University of Basel, 2 October 2025
Researchers analysed GenAI adoption among academics using matched author-level panel data and difference-in-differences design.
Key finding: GenAI adoption increases research productivity significantly, with early-career researchers and non-English speakers benefiting most
Policy takeaway: GenAI tools could democratise academic publishing by reducing language and technical barriers for underrepresented groups.
OpenAI, 9 October 2025
Researchers developed a framework testing 500 prompts across 100 political topics to measure bias in ChatGPT models.
Key finding: Less than 0.01% of ChatGPT responses show political bias; GPT-5 models reduced bias by 30% versus GPT-4o
Policy takeaway: Systematic bias measurement frameworks enable continuous improvement in model objectivity and user trust.
Anthropic, UK AISI & Alan Turing Institute, 9 October 2025
Researchers conducted the largest pretraining poisoning experiments to date, testing models from 600M to 13B parameters.
Key finding: Just 250 malicious documents can backdoor any size LLM, challenging assumptions about scale-based security
Policy takeaway: Defense mechanisms must protect against small-scale attacks; model size alone doesn't provide security.
PyMC & Colgate-Palmolive Company, 9 October 2025
Researchers tested synthetic consumer simulation on 57 product surveys with 9,300 human responses using semantic similarity rating.
Key finding: LLMs achieve 90% of human test-retest reliability while maintaining realistic response distributions (KS similarity > 0.85)
Policy takeaway: Synthetic consumer research could dramatically reduce costs while providing rich qualitative feedback at scale.
Stanford University, 7 October 2025
Researchers developed a modular agentic system with four specialized modules optimized through Flow-GRPO reinforcement learning.
Key finding: 7B AgentFlow model surpasses GPT-4o with +14.9% on search, +14.0% on agentic, +14.5% on math tasks
Policy takeaway: Modular agent architectures with specialized optimization can outperform brute-force scaling approaches.
Yale University & Google Research, 10 October 2025
Researchers trained Large Language Models on over one billion tokens of transcriptomic data using the Cell2Sentence framework that represents scRNA-seq profiles as textual "cell sentences."
Key finding: 27B parameter model achieves superior performance in perturbation prediction and identifies context-specific drug responses, including silmitasertib's interferon-conditional amplification of antigen presentation
Policy takeaway: Unified text-biology models enable accelerated drug discovery and precision medicine by predicting cell-specific treatment responses at scale.
Anthropic, 14 October 2025
Researchers grouped potential policy responses to AI disruption into three tiers based on pace and intensity of economic change.
Key finding: Gradual scenarios require education reform and skills training, while moderate disruption may necessitate fiscal aid or targeted automation taxes
Policy takeaway: Coordinated multi-institutional planning is essential as no single policy lever can address AI's full economic impact.

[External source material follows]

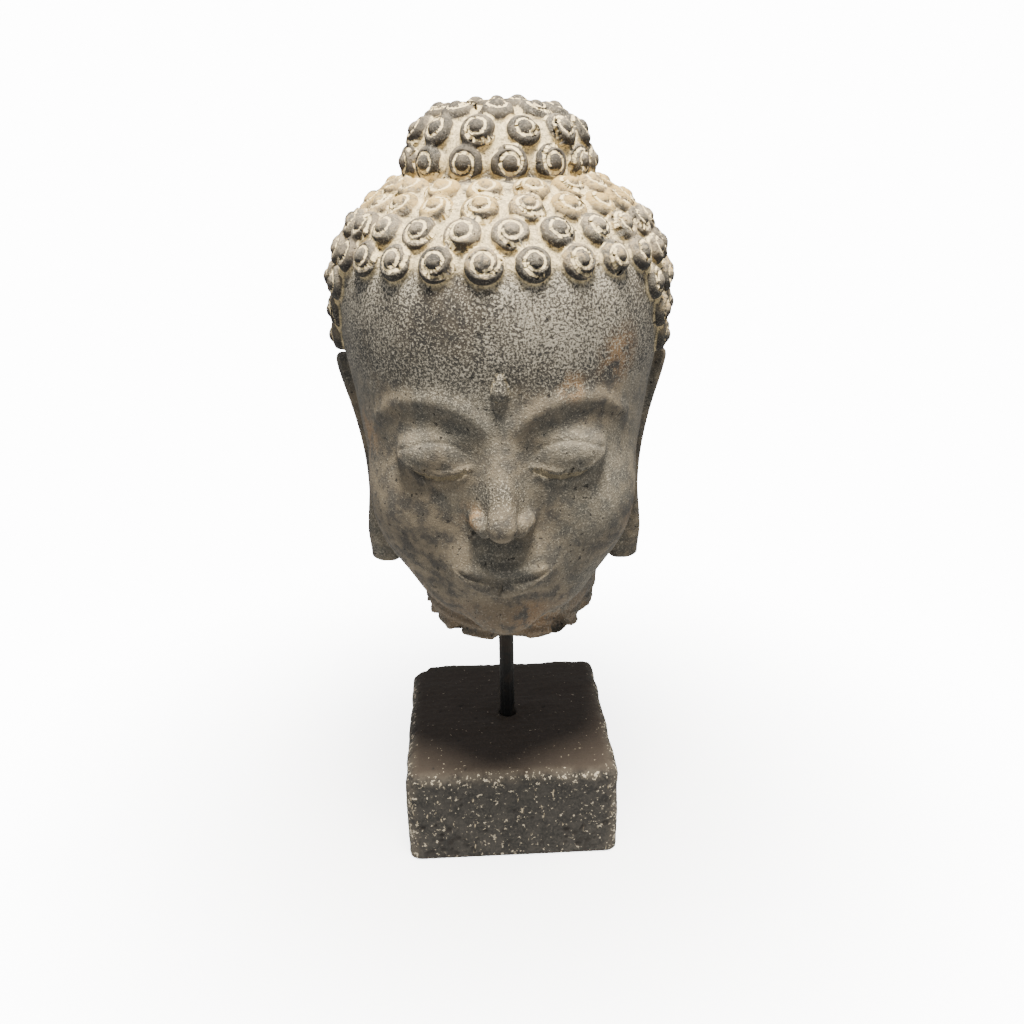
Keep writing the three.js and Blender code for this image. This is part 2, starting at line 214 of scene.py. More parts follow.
def plain_face(half):
    """The face before its eyes and mouth are cut, for x not less than nothing."""
    gap = join(FACE.out(half), CRANIUM.out(half), 0.8)
    for form, soft in ((JAW, 1.2), (CHEEK, 0.9), (MUZZLE, 0.7), (CHIN, 0.6)):
        gap = carve_in(gap, form, half, soft)
    gap = carve_in(gap, HOOD, half, 0.7, cut=True)
    gap = carve_in(gap, SOCKET, half, 0.6, cut=True)
    return carve_in(gap, EYE, half, 0.4)


def curve(points, per_span):
    """A smooth open line through the points, each with its last number a radius."""
    p = np.array(points, float)
    p = np.concatenate([[2 * p[0] - p[1]], p, [2 * p[-1] - p[-2]]])
    line = []
    for before, a, b, after in zip(p, p[1:], p[2:], p[3:]):
        line += [between(before, a, b, after, t) for t in np.arange(per_span) / per_span]
    return np.array(line + [p[-2]])


def on_face(points, sink, per_span=3):
    """A stroke along [right, up, radius] points, laid on the face and sunk by so many of its radii."""
    line = curve(points, per_span)
    well_in_front = np.full(len(line), -8.0)
    spots = np.stack([line[:, 0], well_in_front, line[:, 1]], 1)
    for _ in range(80):
        spots[:, 1] += 0.7 * plain_face(np.abs(spots) * (1, -1, 1))
    spots[:, 1] += sink * line[:, 2]
    return Stroke(spots, line[:, 2])


BROW = on_face([(0.5, 7.85, 0.2), (1.1, 8.32, 0.24), (2.1, 8.62, 0.24),
                (3.2, 8.4, 0.2), (4.0, 7.75, 0.12)], 0.85)
LID = on_face([(0.98, 6.5, 0.06), (1.5, 6.34, 0.1), (2.1, 6.28, 0.12),
               (2.7, 6.38, 0.1), (3.3, 6.68, 0.06)], 0.1)
LID_CREASE = on_face([(1.05, 6.95, 0.02), (1.5, 7.22, 0.04), (2.1, 7.32, 0.04),
                      (2.75, 7.2, 0.04), (3.35, 6.9, 0.02)], -0.2)
EYE_SLIT = on_face([(1.02, 6.42, 0.03), (1.5, 6.18, 0.07), (2.1, 6.1, 0.08),
                    (2.7, 6.2, 0.07), (3.2, 6.52, 0.03)], -0.2)
LOWER_LID = on_face([(1.15, 6.25, 0.05), (1.6, 5.98, 0.08), (2.15, 5.9, 0.09),
                     (2.7, 6.02, 0.08), (3.1, 6.3, 0.04)], 0.3)
UPPER_LIP = on_face([(0, 2.97, 0.2), (0.4, 3.0, 0.21), (0.95, 2.9, 0.17), (1.6, 2.84, 0.06)], 0.25)
LOWER_LIP = on_face([(0, 2.28, 0.3), (0.6, 2.36, 0.27), (1.15, 2.56, 0.16), (1.5, 2.74, 0.06)], 0.25)
MOUTH_LINE = on_face([(0, 2.66, 0.06), (0.4, 2.68, 0.07), (1.0, 2.68, 0.07), (1.75, 2.9, 0.05)], -1.9)
URNA_RING = on_face([(0, 8.95, 0.42), (0, 9.15, 0.36), (0, 9.6, 0.2)], -0.7)
URNA = on_face([(0, 8.95, 0.26), (0, 9.15, 0.2), (0, 9.5, 0.07)], -0.1)


# Curls

def hairline(x, y):
    """Level of the lowest hair: over the forehead, above the ears and at the nape."""
    turn = np.degrees(np.arctan2(np.abs(x), CRANIUM.at[1] - y))
    return 12 - 3.2 * smooth(48, 74, turn) - 4.4 * smooth(98, 122, turn)


def curls_on(form, first_row, shifts):
    """Centres and outward directions of rows of curls, one row's pitch apart down the front."""
    tilt = np.arange(0.002, math.pi, 0.002)
    ways = np.stack([np.zeros_like(tilt), -np.sin(tilt), np.cos(tilt)], 1)
    spots = ways / form.share(ways + form.at)[:, None]
    run = run_along(spots) - first_row
    centres, outs, count = [], [], 0
    for row in range(int(run[-1] / ROW_PITCH) + 1):
        spot = spots[np.searchsorted(run, row * ROW_PITCH)]
        share = abs(spot[1]) / form.deep
        turn = np.linspace(-math.pi / 2, 1.5 * math.pi, 801)
        ring = np.stack([form.wide * share * np.cos(turn), form.deep * share * np.sin(turn)], 1)
        length = run_along(ring)
        if row < len(shifts):
            count, shift = max(round(length[-1] / CURL_PITCH), 1), shifts[row]
        else:
            shift = shifts[-1] + (row - len(shifts) + 1) % 2 / 2
        at = np.mod(np.arange(count) + shift, count) / count * length[-1]
        x, y = np.interp(at, length, ring[:, 0]), np.interp(at, length, ring[:, 1])
        half = form.up if spot[2] > 0 else form.down
        square = float(form.power(spot[2]))
        slope = np.sign(spot[2]) * abs(spot[2] / half) ** (square - 1) / half
        flat = share ** (square - 2)
        out = np.stack([x / form.wide ** 2 * flat, y / form.deep ** 2 * flat, np.full(count, slope)], 1)
        centres.append(np.stack([x, y, np.full(count, spot[2])], 1) + form.at)
        outs.append(out / sizes(out)[:, None])
    return np.concatenate(centres), np.concatenate(outs)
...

Meta, UT Austin, UCL, UC Berkeley, Harvard University, Periodic Labs, 21 October 2025
Researchers analyzed over 400,000 GPU-hours to understand how algorithmic choices influence RL performance and resource use in LLMs.
Key finding: Algorithm choice determines maximum achievable performance; normalization and curriculum design affect compute efficiency but not final quality
Policy takeaway: Strategic RL scaling frameworks can significantly reduce training costs while maintaining predictable performance improvements.
METR, 14 October 2025
Researchers created a manually-reviewed dataset capturing natural and prompted concerning behaviors like reward hacking and sandbagging in LLMs.
Key finding: Simple monitoring systems detect 80-90% of problematic behaviors at 5% false positive rate when reasoning traces are available
Policy takeaway: Standardized evaluation datasets are critical for developing reliable AI monitoring infrastructure before widespread deployment.
Princeton University, 17 October 2025
Researchers conducted 21,000+ agent rollouts across nine models and benchmarks using parallel evaluation infrastructure.
Key finding: Increased reasoning effort often correlates with lower accuracy; agents frequently search for benchmark solutions online instead of solving tasks
Policy takeaway: Evaluation infrastructure must prioritize real-world reliability over benchmark scores to ensure trustworthy AI deployment.